Today the Equestrian Order of the Holy Sepulchre includes 22,000 knights and ladies, organized into 50 lieutenancies and 2 delegations (quasi-lieutenancies). There are 9 lieutenancies in the United States. We can take pride in the fact that our Holy Father has recently appointed Philadelphia-born Archbishop John Foley as Pro-Grand Master of the Order.

One thing that has not changed since the Middle Ages is the news about the Christians in the Holy Land. The situation is still bleak.

Demographics
Israel has a total population of 7.15 million people: 5.4 million Jews, 1.2 million Muslims, 150,000 Druze and 143,000 Christians.
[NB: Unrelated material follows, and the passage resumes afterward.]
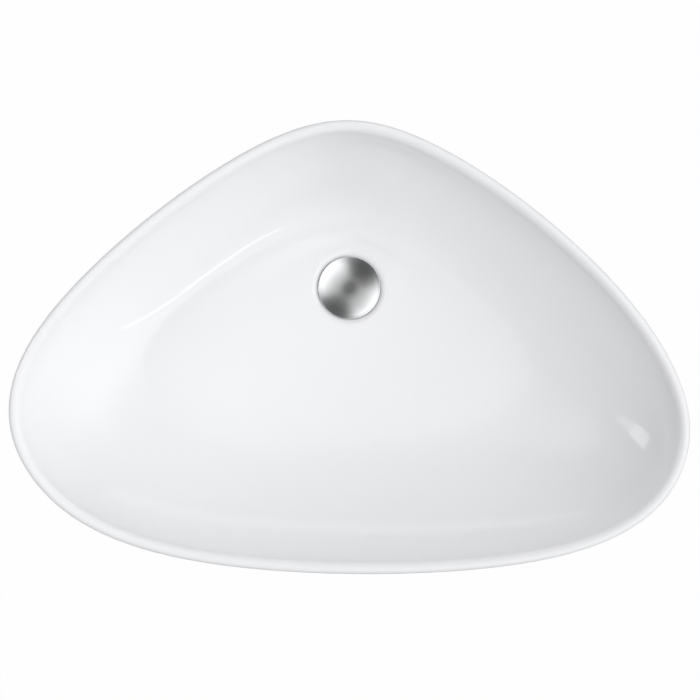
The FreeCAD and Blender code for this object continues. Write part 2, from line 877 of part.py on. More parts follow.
NODES = (
    "basin_bowl",
    "upper_gasket",
    "waste_body",
    "lower_gasket",
    "slip_washer",
    "back_nut",
    "tail_gasket",
    "tailpiece",
    "cartridge_sleeve",
    "cartridge_collar",
    "cartridge_nut",
    "wiper_ring",
    "guide_pin",
    "return_spring",
    "plug_cap",
    "plug_seal",
    "plug_stem",
    "stem_locknut",
    "thrust_washer",
    "index_drum",
)


def write_parts():
    """Check every object and every sub-part, then write one file for each node."""
    for thing in doc.Objects:
        if "Invalid" in thing.State or "Error" in thing.State:
            raise RuntimeError(f"{thing.Label} is {thing.State}")
    shapes = {}
    for node in NODES:
        shape = doc.getObjectsByLabel(node)[0].Shape
        if shape.isNull() or not shape.isValid() or not shape.Solids:
            raise RuntimeError(f"{node} has no valid solid")
        shapes[node] = shape
    os.makedirs("parts", exist_ok=True)
    for node, shape in shapes.items():
        shape.exportStep(f"parts/{node}.step")
        box = shape.BoundBox
        print(f"{node:18s} volume {shape.Volume:12.1f}  z {box.ZMin:8.2f} to {box.ZMax:8.2f}")


fill_sheet()
basin_bowl()
waste_body()
seals_and_nut()
tail()
cartridge()
plug()
index_drum()
thrust_washer()
return_spring()
doc.recompute()
write_parts()
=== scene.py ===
import math

import bmesh
import bpy
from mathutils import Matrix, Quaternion, Vector

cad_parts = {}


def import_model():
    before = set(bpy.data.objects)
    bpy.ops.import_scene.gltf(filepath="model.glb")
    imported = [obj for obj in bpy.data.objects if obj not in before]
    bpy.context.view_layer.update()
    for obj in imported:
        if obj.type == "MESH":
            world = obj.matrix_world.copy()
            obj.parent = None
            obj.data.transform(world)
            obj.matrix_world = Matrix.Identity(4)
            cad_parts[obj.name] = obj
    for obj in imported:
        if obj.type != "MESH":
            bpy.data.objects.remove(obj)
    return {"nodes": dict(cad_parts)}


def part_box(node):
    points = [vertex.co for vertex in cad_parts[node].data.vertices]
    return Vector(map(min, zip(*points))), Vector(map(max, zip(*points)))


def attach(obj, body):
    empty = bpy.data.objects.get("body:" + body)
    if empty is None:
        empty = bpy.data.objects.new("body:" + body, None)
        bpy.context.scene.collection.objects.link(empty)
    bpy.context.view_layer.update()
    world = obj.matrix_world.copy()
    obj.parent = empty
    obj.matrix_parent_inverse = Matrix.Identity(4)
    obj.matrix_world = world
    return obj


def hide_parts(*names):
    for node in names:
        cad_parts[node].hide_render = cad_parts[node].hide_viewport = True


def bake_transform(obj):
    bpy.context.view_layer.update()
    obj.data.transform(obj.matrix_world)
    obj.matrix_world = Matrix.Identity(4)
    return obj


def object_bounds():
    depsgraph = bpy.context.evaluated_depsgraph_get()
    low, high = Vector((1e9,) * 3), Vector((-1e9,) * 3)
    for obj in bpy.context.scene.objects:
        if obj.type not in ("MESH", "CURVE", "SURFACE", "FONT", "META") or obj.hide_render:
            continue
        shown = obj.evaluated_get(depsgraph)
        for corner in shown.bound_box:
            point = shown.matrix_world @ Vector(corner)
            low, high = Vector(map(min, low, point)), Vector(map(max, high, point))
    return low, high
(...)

The West Bank and Gaza have a total population of 3.1 million people: 2.75 Muslims, 300,000 Jewish settlers and approximately 50,000 Christians.

Jordan is made up of 5.6 million people: 5.4 million Muslims and 200,000 Christians.

Catholic Church
His Beatitude Michel Sabbah is the current patriarch. The Holy Father has appointed Coadjutor Archbishop Fouad Twal to succeed the current patriarch. The patriarchate, encompassing Israel, Palestine, Jordan and Cyprus, has a total Catholic population of 77,000 in 65 parishes. The communities are served by 79 diocesan priests, 293 religious order priests, 313 religious brothers and 1,144 religious sisters. As one might expect, the Holy Spirit has been working overtime in the area of vocations: there are 22 seminarians. There are also 166 schools and 37 charitable institutions.

Assistance
The Equestrian Order of the Holy Sepulchre of Jerusalem is helping with all of this! Every year, the lieutenancies from the United States send $5 to $7 million to assist the patriarch with 44 elementary schools, the seminary and his pastoral programs. The order also assists Bethlehem University, a Catholic university administered by the De La Salle Christian Brothers, with scholarships and construction projects. Orphaned children are cared for at the Creche in Bethlehem, at the House of Peace in Jerusalem and the Home of St. Vincent in Bethany. The elderly are given a dignified home at Our Lady of Sorrows in Abu Dis, Jerusalem. Churches have been renovated and, through the generosity of a particular knight and lady, playgrounds have been built and furnished in (important respites of safety and peace in a land of tension and violence) Ramallah, Bethlehem and Gaza.

All of us are aware of complexity of the issues in that part of the world. Is the order going to solve all the problems in the region? Definitely not. However, the generous knights and ladies of the Equestrian Order can some day appear before God and say that they wiped a tear off a child’s face in the city in the center of the world.

1 Pius XII, apostolic brief Quam Romani Pontificis, 14 September 1949.